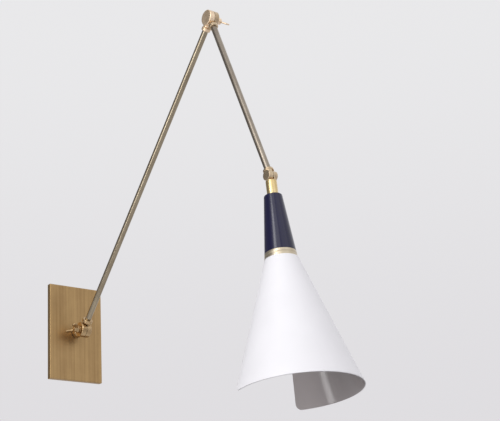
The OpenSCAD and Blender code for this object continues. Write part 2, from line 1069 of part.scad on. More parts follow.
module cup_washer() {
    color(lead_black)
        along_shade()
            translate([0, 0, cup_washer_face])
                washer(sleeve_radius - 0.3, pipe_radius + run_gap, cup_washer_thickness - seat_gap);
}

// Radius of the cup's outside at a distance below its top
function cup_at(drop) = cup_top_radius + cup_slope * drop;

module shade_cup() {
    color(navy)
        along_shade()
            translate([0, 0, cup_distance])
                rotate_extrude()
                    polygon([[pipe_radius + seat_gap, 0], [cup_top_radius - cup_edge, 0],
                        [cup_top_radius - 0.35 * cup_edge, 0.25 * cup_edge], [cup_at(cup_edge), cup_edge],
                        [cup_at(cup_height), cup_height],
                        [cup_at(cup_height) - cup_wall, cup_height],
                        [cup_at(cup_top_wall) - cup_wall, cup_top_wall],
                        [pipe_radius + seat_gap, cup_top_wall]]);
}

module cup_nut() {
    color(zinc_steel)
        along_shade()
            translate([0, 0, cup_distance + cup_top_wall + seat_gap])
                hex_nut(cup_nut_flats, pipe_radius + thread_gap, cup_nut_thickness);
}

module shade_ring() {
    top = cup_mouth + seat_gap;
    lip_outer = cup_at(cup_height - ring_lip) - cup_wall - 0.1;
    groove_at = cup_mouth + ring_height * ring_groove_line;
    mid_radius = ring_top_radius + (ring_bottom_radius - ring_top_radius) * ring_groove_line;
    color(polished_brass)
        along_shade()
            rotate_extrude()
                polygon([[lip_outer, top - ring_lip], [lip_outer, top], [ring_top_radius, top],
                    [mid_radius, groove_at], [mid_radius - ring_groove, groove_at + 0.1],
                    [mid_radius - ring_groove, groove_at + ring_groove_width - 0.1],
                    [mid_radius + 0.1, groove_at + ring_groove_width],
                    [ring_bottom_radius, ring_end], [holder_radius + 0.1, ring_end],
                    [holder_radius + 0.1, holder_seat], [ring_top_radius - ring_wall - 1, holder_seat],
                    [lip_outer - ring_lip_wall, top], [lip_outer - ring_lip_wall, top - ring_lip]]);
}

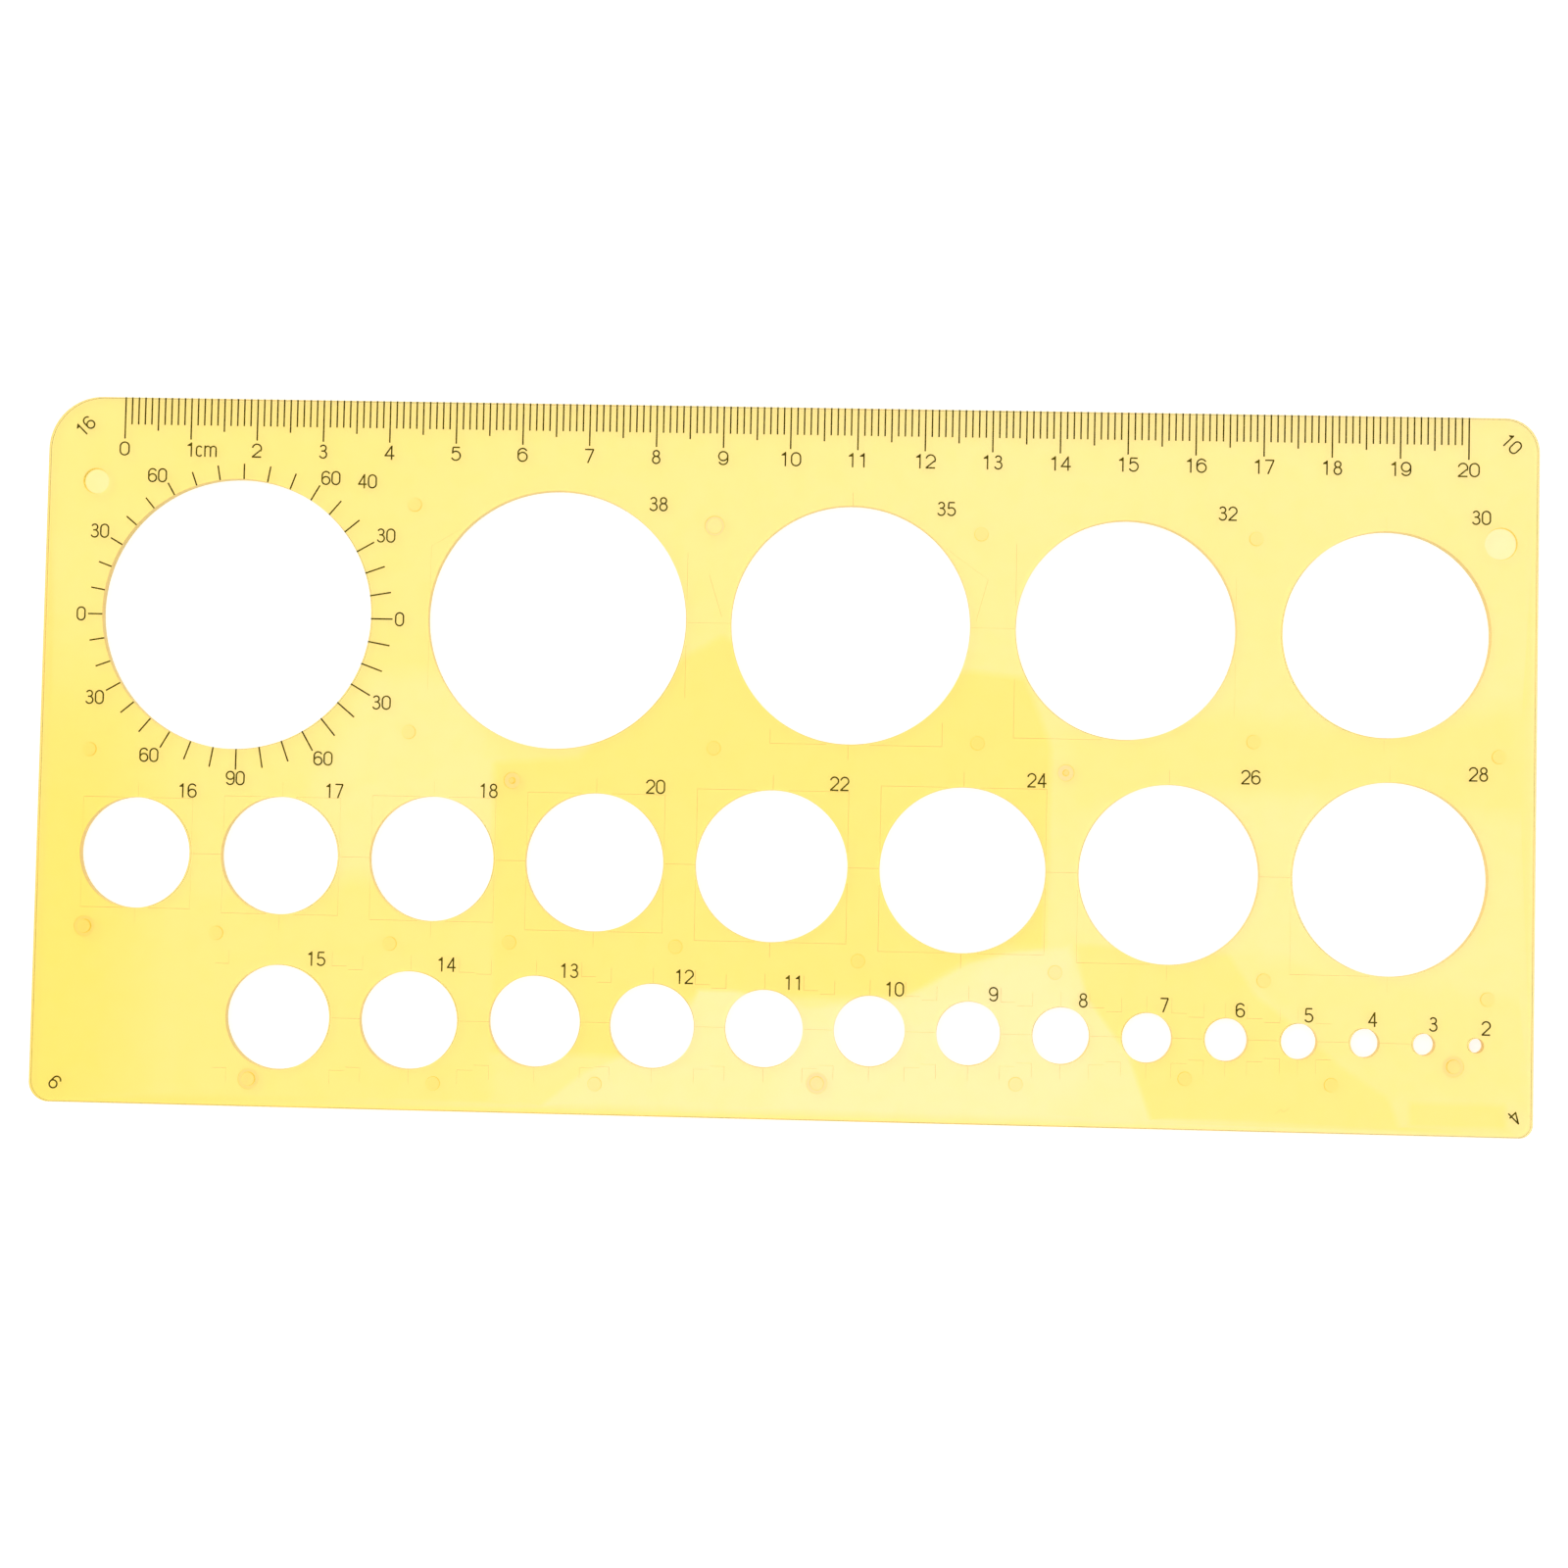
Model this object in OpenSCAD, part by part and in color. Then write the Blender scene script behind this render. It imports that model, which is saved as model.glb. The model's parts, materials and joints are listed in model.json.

### Task requirements
Copy out each line in the preceding records that contains "OpenSCAD".

### Result of the task
The OpenSCAD and Blender code for this object continues. Write part 2, from line 1069 of part.scad on. More parts follow.
Model this object in OpenSCAD, part by part and in color. Then write the Blender scene script behind this render. It imports that model, which is saved as model.glb. The model's parts, materials and joints are listed in model.json.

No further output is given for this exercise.